Conclusions: The Tribunal held that the Section 65 application's timing did not render it non-maintainable and that the Adjudicating Authority properly entertained and allowed it on the merits.
Issue 5 - Piercing corporate veil, findings of collusion and consequential relief
Legal framework: Courts/tribunals may pierce the corporate veil where necessary to unearth real intent and prevent abuse of statutory processes; Section 65 contemplates penalties and consequential orders where proceedings are instituted fraudulently.
Precedent Treatment: Tribunal relied on authorities recognizing power to set aside CIRP components where the foundational facts are fraudulent; such decisions permit recall of admission and imposition of penalties.

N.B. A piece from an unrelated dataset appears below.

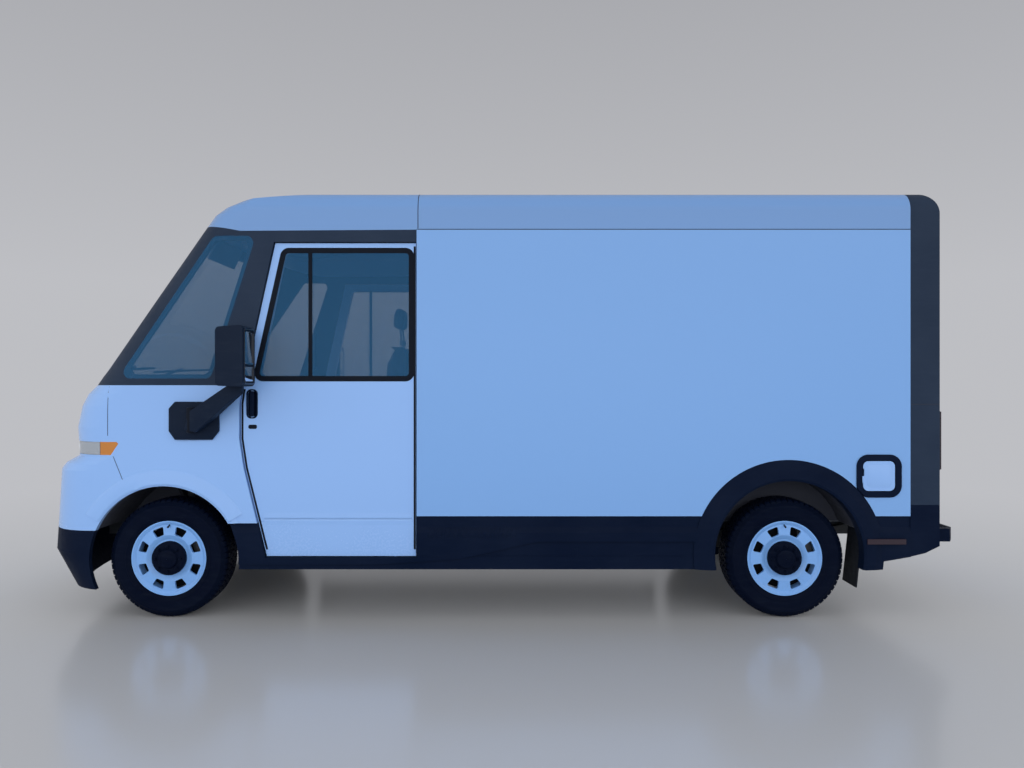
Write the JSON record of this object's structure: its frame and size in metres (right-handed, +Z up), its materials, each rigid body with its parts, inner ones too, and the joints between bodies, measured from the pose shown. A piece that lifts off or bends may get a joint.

Interpretation and reasoning: Having found (a) related-party nexus, (b) back-dated corporate filings, (c) unstamped fabricated minutes converting advances to debt, (d) financial statement inconsistencies, and (e) motive to evade statutory liabilities to third parties/homebuyers, the Tribunal concluded piercing the veil was warranted. The Adjudicating Authority's factual findings of collusion and malicious intent were supported by the record and justified setting aside the Section 7 admission and imposing penalty (stay of penalty granted by this Tribunal pending appeal but underlying order sustained).
Ratio vs. Obiter: Ratio - Where a prima facie case of collusion and abuse of CIRP is established, Adjudicating Authority may pierce the corporate veil, recall admission and impose penalties under Section 65. Obiter - observations on preservation of third-party rights during appellate stay.
Conclusions: The Tribunal found no infirmity in the Adjudicating Authority's exercise of power to pierce the veil, recall the Section 7 admission, and impose a penalty under Section 65; the appeal was dismissed and interlocutory reliefs addressed in the operative orders.